"Work is hard. Distractions are plentiful. And time is too short."
This is yet another busy week in the oh so exciting life of me. I'm exhausted of this life already. Remind me to never work this much, plus take this much school again. Today, while on my lunch, and listening to my music loudly (Today's choice was Kanye West Presents: G.O.O.D Music Cruel Summer) I began thinking about my future. Not just my bedroom in a month future.
- I want to acquire many books, and have a cool library one day, in my house, with those cool sliding ladders.
- I want to live in a city (preferably Chicago or Seattle).
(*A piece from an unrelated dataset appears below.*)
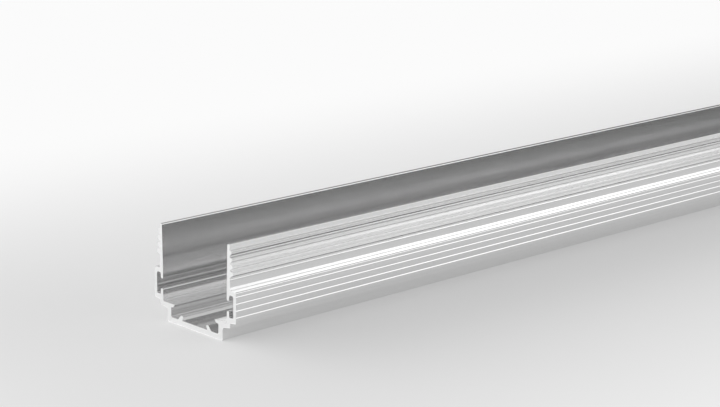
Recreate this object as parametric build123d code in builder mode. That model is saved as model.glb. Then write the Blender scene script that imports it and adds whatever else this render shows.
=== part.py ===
# Extruded aluminium profile for an LED strip, a 1 m length with sawn ends.
# Frame: X across the profile, Y along its length, Z up from the flat base.
# The origin is the middle of the base, halfway along the length. Sizes are in mm.
import os
from math import atan2, dist, pi, tan

from build123d import *

# Driving dimensions: the whole bar
length = 1000.0
overall_width = 36.0
overall_height = 28.4

# Strip channel: floor, side walls and the barbs that hold the strip's edges
floor_thickness = 1.6
channel_width = 24.5
channel_wall = 1.8
channel_floor_corner = 0.5
channel_roof_corner = 0.4
base_corner = 0.6
strip_width = 10.0
strip_clearance = 0.2
barb_height = 1.55
barb_beak = 0.35
barb_undercut = 0.4
barb_crest = 0.85
barb_foot = 1.85

# Ledges above the channel, which carry a cover over the strip
ledge_height = 5.55
ledge_opening = 17.5
ledge_thickness = 0.9
ledge_bevel = 0.7
ledge_root_drop = 1.67
ledge_edge_drop = 1.12
ledge_corner = 0.3
ledge_outer_root = 1.0

# Side boxes: a C-slot that opens inwards, closed by a web on the outside
clear_width = 28.1
slot_floor_height = 7.45
slot_height = 6.45
slot_gap = 3.0
slot_roof_corner = 0.6
slot_floor_corner = 0.4
lip_thickness = 1.0
lip_round = 0.38
box_floor = 1.55
box_floor_edge = 1.3
box_roof = 1.3
box_corner = 0.4
box_set_in = 2.5
box_root_corner = 0.35
web = 1.2

# Fine grooves along the outside of the web
line_count = 4
line_pitch = 2.0
line_width = 0.4
line_depth = 0.1
first_line_drop = 1.2

# Thin walls above the boxes, a little thinner towards the top
wall_foot = 1.42
wall_lean = 0.3
wall_foot_fillet = 0.15
wall_top_inner_round = 0.45
wall_top_outer_round = 0.2
top_band = 0.25

# Saw teeth on the outside of the walls, larger towards the bottom
tooth_count = 4
tooth_pitch = 2.0
first_tooth_drop = 1.5
tooth_wall = 1.05
tooth_reach = 1.03
tooth_growth = 0.21
tooth_shoulder = 0.3
shoulder_growth = 0.03
tooth_face = 0.75
tooth_set_back = 0.13
tooth_tip_round = 0.05
tooth_round = 0.19
tooth_root_round = 0.1
rib_height = 0.4
rib_round = 0.12
notch_depth = 0.25
notch_width = 0.5

# Half widths and heights that several corners share
half_width = overall_width / 2
channel_outside = channel_width / 2
channel_inside = channel_outside - channel_wall
inner_face = clear_width / 2
lip_back = inner_face + lip_thickness
web_inside = half_width - web
ledge_edge = half_width - box_set_in
ledge_underside = ledge_height - ledge_thickness
slot_roof_height = slot_floor_height + slot_height
box_top = slot_roof_height + box_roof
lip_height = (slot_height - slot_gap) / 2
wall_inside_top = inner_face + wall_lean
wall_outside = inner_face + wall_foot
tooth_line = inner_face + tooth_wall
barb_tip = (strip_width + strip_clearance) / 2
barb_top = floor_thickness + barb_height

# A corner is (half width, height, rounding radius); a sharp one has radius 0
base_side = [
    (0, 0, 0),
    (channel_outside, 0, base_corner),
    (channel_outside, ledge_height - ledge_root_drop, ledge_outer_root),
    (ledge_edge, ledge_height - ledge_edge_drop, ledge_corner),
    (ledge_edge, slot_floor_height - box_floor, box_root_corner),
    (half_width, slot_floor_height - box_floor_edge, box_corner),
]


def line_groove(number):
    """Corners of one V groove along the web's outside, counted from the top."""
    middle = box_top - first_line_drop - number * line_pitch
    return [
        (half_width, middle - line_width / 2, 0),
        (half_width - line_depth, middle, 0),
        (half_width, middle + line_width / 2, 0),
    ]


box_side = [corner for number in reversed(range(line_count)) for corner in line_groove(number)]
box_roof_side = [
    (half_width, box_top, box_corner),
    (wall_outside, box_top, wall_foot_fillet),
]


def tooth(number):
    """Corners of one saw tooth from its tip up, counted from the top."""
    root = overall_height - first_tooth_drop - number * tooth_pitch
    shoulder = root - tooth_shoulder - number * shoulder_growth
    tip = tooth_line + tooth_reach + number * tooth_growth
    return [
        (tip, shoulder - tooth_face, tooth_tip_round),
        (tip - tooth_set_back, shoulder, tooth_round),
        (tooth_line, root, tooth_root_round),
    ]


# The rib stands one pitch below the lowest tooth, flush with the thicker foot, over a V notch
rib_top = overall_height - first_tooth_drop - tooth_count * tooth_pitch
rib_tip = rib_top - rib_height
rib = [
    (wall_outside, rib_tip - notch_width, 0),
    (wall_outside - notch_depth, rib_tip - notch_width / 2, 0),
    (wall_outside, rib_tip, rib_round),
    (tooth_line, rib_top, 0),
]
teeth = [corner for number in reversed(range(tooth_count)) for corner in tooth(number)]
wall_top = [
    (tooth_line + top_band, overall_height - first_tooth_drop + top_band, 0),
    (tooth_line + top_band, overall_height, wall_top_outer_round),
    (wall_inside_top, overall_height, wall_top_inner_round),
]

slot = [
    (inner_face, box_top, 0),
    (inner_face, slot_roof_height - lip_height, lip_round),
    (lip_back, slot_roof_height - lip_height, lip_round),
    (lip_back, slot_roof_height, slot_roof_corner),
    (web_inside, slot_roof_height, slot_roof_corner),
    (web_inside, slot_floor_height, slot_floor_corner),
    (lip_back, slot_floor_height, slot_floor_corner),
    (lip_back, slot_floor_height + lip_height, lip_round),
    (inner_face, slot_floor_height + lip_height, lip_round),
]
ledge = [
    (inner_face, ledge_height, ledge_corner),
    (ledge_opening / 2, ledge_height, ledge_corner / 2),
    (ledge_opening / 2 + ledge_bevel, ledge_underside, ledge_corner / 2),
    (channel_inside, ledge_underside, channel_roof_corner),
    (channel_inside, floor_thickness, channel_floor_corner),
]
barb = [
    (barb_tip + barb_undercut + barb_foot, floor_thickness, ledge_corner),
    (barb_tip + barb_crest, barb_top, ledge_corner),
    (barb_tip, barb_top - barb_beak, ledge_corner / 2),
    (barb_tip + barb_undercut, floor_thickness, 0),
    (0, floor_thickness, 0),
]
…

If I can't live in a city, then I want to live here, where I am.
- If I can't live in either of those, I want to move to Europe. See ya Murika.
- I know this may sound vain of me, but I want to accomplish something. By this, I mean, in my career, I want to be known for something. My friend's uncle, who happens to be the director of my major's program was the first person ever to testify using DNA. He was also the first person to find some discovery about fingerprinting. I think that's so cool. I feel like once I make a real career out of my job, I can retire, knowing that I did something.
- I want two children. Five years apart. Boy first, then a girl. I know I can't really control these things, but it's what I'm hoping for.
- If I have a fancy wedding one day, it will be black/white/gold or champagne. Classy. If it's not fancy, I want it to be casual, and vintage, with hanging DIY lights and all.
- I want a yorkie puppy once in my life. There was one who used to live in our neighborhood. His name was sweet pea. He was the sweetest little yorkie I've ever met. When the old lady who owned him moved away, she offered me her three tv's. I wanted her dog.
I say this now, but who is to say that my perceptions of the future may change tomorrow? That's the thing about my mind i've noticed lately. I constantly change my mind. Over everything. What to wear, what to eat, whether to eat, what to read, what to drink, what way to go to work, everything. I'm so indecisive, and it's to the point where it's becoming unhealthy.
I guess I'm rambling again. Damn. I'm so disappointed in my writing lately. I do it, but it doesn't give me the same satisfaction as it does when it's good. Le sigh.